Science & Technology, New Zealand (Commonwealth Union) – Drug resistance to various diseases has been a serious concern for health experts across the world. The over prescription of certain drugs and the evolution of many strains to resist drugs over time have been primarily blamed for drug resistance.
Tuberculosis (TB), is an infectious disease where the bacterium Mycobacterium tuberculosis is responsible. TB primarily affects the lungs, but it can also affect other parts of the body such as the kidneys, spine, and brain. A major challenge in treating TB is drug resistance. Drug resistance can occur when the bacteria that cause TB are able to survive and reproduce despite treatment with one or more antibiotics.
Scientists at the University of Otago have found new ways to treat antibiotic-resistant strains of TB, paving the way for new approaches for tackling the disease that leads to roughly 4,000 fatalities per day.
PhD candidate Natalie Waller as well as Senior Author Dr Matthew McNeil, of the Department of Microbiology and Immunology led the study. The scientists identified antibiotics capable of rapidly destroying drug resistant strains of TB and when combined could halt drug resistance from taking place completely.
TB is a major global health problem, with an estimated 10 million cases each year. Symptoms of the disease can vary depending on the part of the body affected, but common symptoms of pulmonary TB include a persistent cough, fatigue, fever, night sweats, and weight loss. TB can also cause damage to the lungs, leading to complications such as respiratory failure. In New Zealand around 300 cases are diagnosed annually.
TB is diagnosed through a combination of tests, including a chest X-ray, a sputum test to detect the presence of the bacteria, and a skin or blood test to determine if a person has been exposed to the bacteria.
The issue of drug-resistant strains of the disease, which are difficult to treat and with a shortfall of treatment options have increased at an “alarming rate” according to researchers.

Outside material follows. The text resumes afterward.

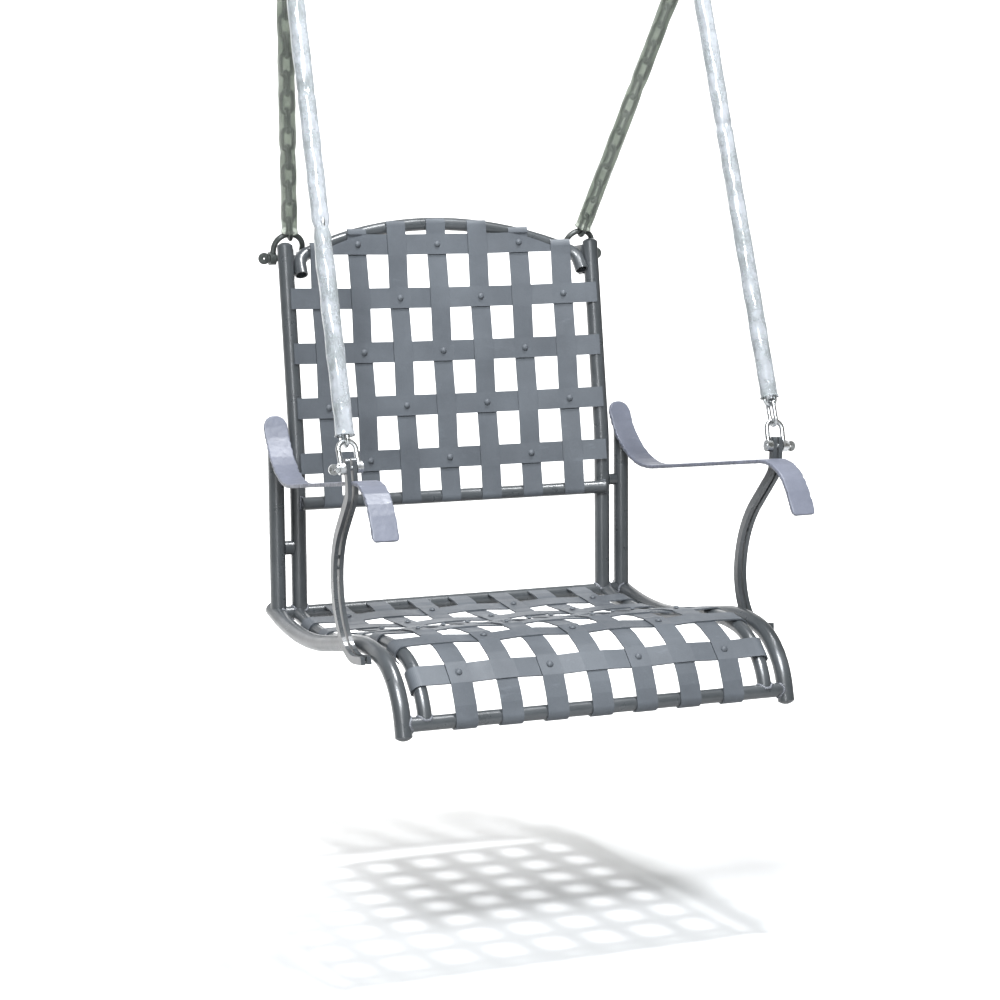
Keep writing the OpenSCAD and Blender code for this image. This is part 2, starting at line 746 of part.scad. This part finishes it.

Dr McNeil indicated the need not only for new drugs, but improved drug combinations capable of enhancing the treatment success and avoid more spreading of antibiotic resistance.
He further pointed out that, antibiotic resistance leads to lower sensitivity, however in certain cases becoming resistant to one antibiotic may lead to a pathogen with increased sensitivity to other completely unrelated antibiotics. But, the phenomenon of collateral sensitivity was primarily unexplored in TB, until the present.
Dr McNeil also pointed out that its very hardy, resilient and difficult to evaluate in the lab due to its dangerous pathogen that multiples very slowly.
“To overcome this, our study used a weakened non-virulent strain of Mycobacterium tuberculosis that cannot cause disease or survive outside of the lab to generate strains that were resistant to different antibiotics,” explained Dr McNeil.
The scientists then found out if the drug-resistant strains of the bacterium had either been elevated or had lower sensitivity to other antibiotics.
“We wanted the results of our work to have the greatest chance for clinical impact. For this reason, our study placed an emphasis on drugs that are either clinically approved or in pre-clinical development,” added Dr McNeil.
“Excitingly this work identified a number of instances in which a particular drug-resistant strain was more sensitive to antibiotics that targeted a completely unrelated pathway. We then showed we could use these specific drugs to rapidly kill drug resistant strains as well as design unique drug combinations that prevented the emergence of drug resistance.
Dr McNeil also indicated that work will now be required to focus on further implementing these findings into in animal studies.
“There is still work to do, but this is certainly a significant step in the fight again anti-microbial resistance.”